* The problem *
Please quote every line word for word.

* Entries provided *
--- BEGIN ---

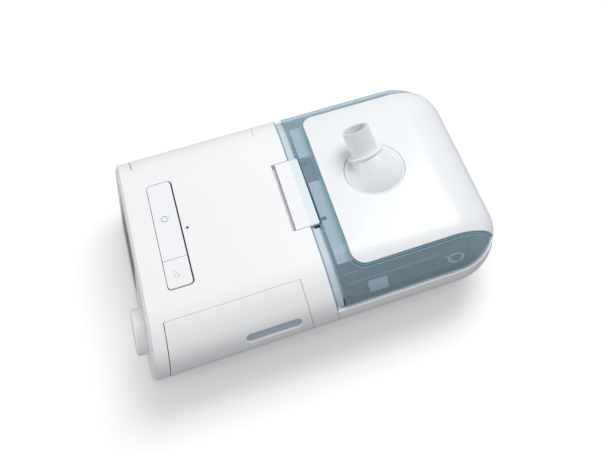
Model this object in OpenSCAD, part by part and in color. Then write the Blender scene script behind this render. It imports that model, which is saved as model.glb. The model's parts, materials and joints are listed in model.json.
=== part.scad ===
// Bedside positive-pressure breathing machine: a therapy unit at the -Y end and a heated
// humidifier with a flip lid at the +Y end. Lengths are millimetres and +Z is up.
// X runs across the machine, Y along it. The origin is under the middle of the machine.

/* [Body] */
// Width of the machine at its widest line
body_w = 193; // [185:1:205]
// Length from the face of the dial to the end of the humidifier
body_l = 297; // [290:1:310]
// Height of the flat top above the table
top_z = 84; // [82:0.5:90]
// Height of the widest line of the sides
belt_z = 52; // [48:1:54]
// How far the rounded sides reach in from the widest line
side_depth = 42; // [36:1:46]
// Radius of the sides at the widest line
side_r = 26; // [24:0.5:28]
// Lean of the lower sides, in degrees from upright
taper = 25; // [15:1:28]
// Radius of the lower edge
base_r = 12; // [10:0.5:14]
// Slope of the front face: run over rise
rake = 0.25; // [0.15:0.01:0.3]
// Distance from the face of the dial to the front edge of the top
front_top_in = 24; // [22.5:0.5:28]
// Wall of the white mouldings
wall = 2.2; // [1.8:0.1:2.6]
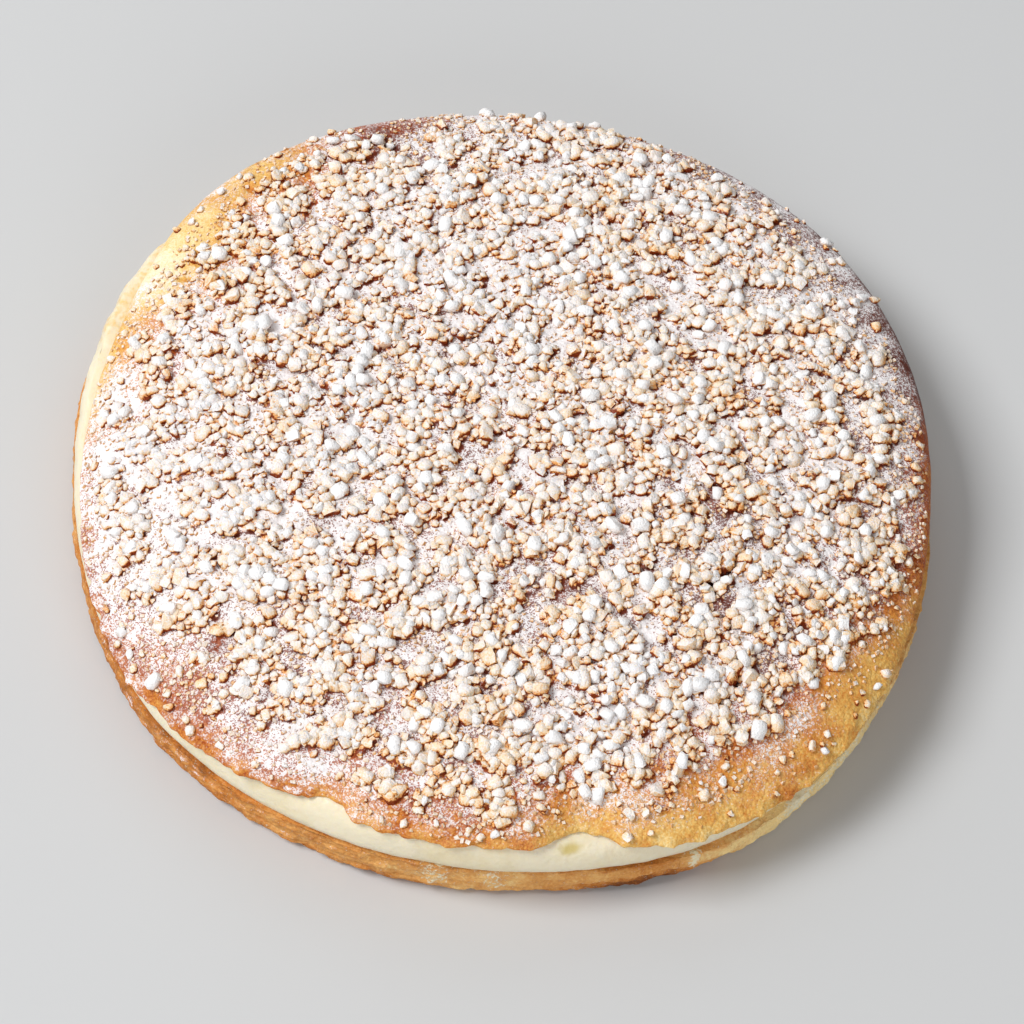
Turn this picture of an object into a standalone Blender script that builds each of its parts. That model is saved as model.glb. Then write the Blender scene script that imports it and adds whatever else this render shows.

--- END ---

* Answer to this exercise *
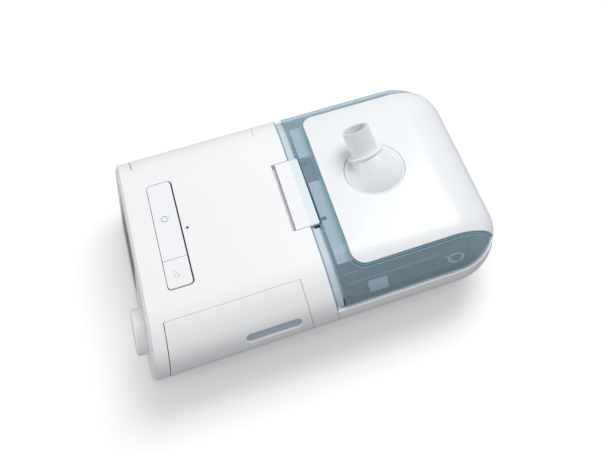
Model this object in OpenSCAD, part by part and in color. Then write the Blender scene script behind this render. It imports that model, which is saved as model.glb. The model's parts, materials and joints are listed in model.json.
=== part.scad ===
// Bedside positive-pressure breathing machine: a therapy unit at the -Y end and a heated
// humidifier with a flip lid at the +Y end. Lengths are millimetres and +Z is up.
// X runs across the machine, Y along it. The origin is under the middle of the machine.

/* [Body] */
// Width of the machine at its widest line
body_w = 193; // [185:1:205]
// Length from the face of the dial to the end of the humidifier
body_l = 297; // [290:1:310]
// Height of the flat top above the table
top_z = 84; // [82:0.5:90]
// Height of the widest line of the sides
belt_z = 52; // [48:1:54]
// How far the rounded sides reach in from the widest line
side_depth = 42; // [36:1:46]
// Radius of the sides at the widest line
side_r = 26; // [24:0.5:28]
// Lean of the lower sides, in degrees from upright
taper = 25; // [15:1:28]
// Radius of the lower edge
base_r = 12; // [10:0.5:14]
// Slope of the front face: run over rise
rake = 0.25; // [0.15:0.01:0.3]
// Distance from the face of the dial to the front edge of the top
front_top_in = 24; // [22.5:0.5:28]
// Wall of the white mouldings
wall = 2.2; // [1.8:0.1:2.6]
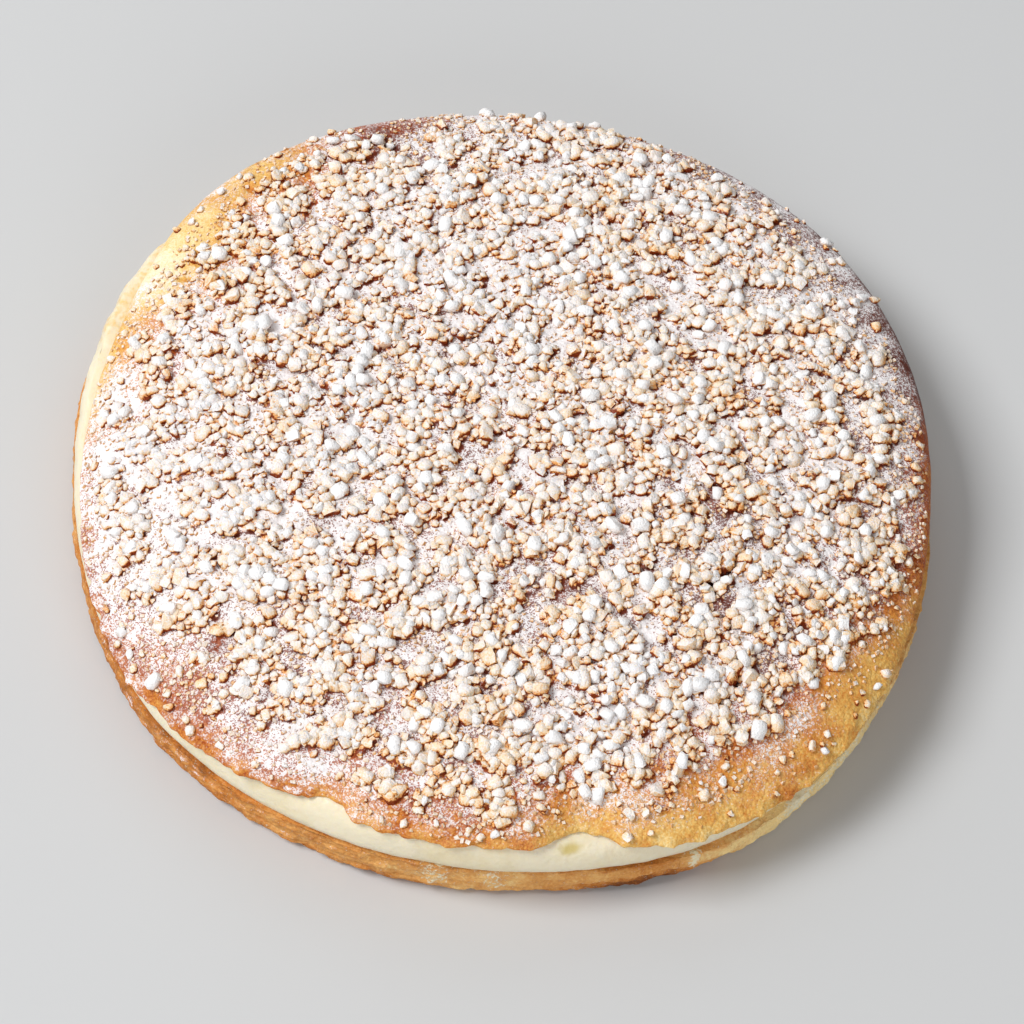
Turn this picture of an object into a standalone Blender script that builds each of its parts. That model is saved as model.glb. Then write the Blender scene script that imports it and adds whatever else this render shows.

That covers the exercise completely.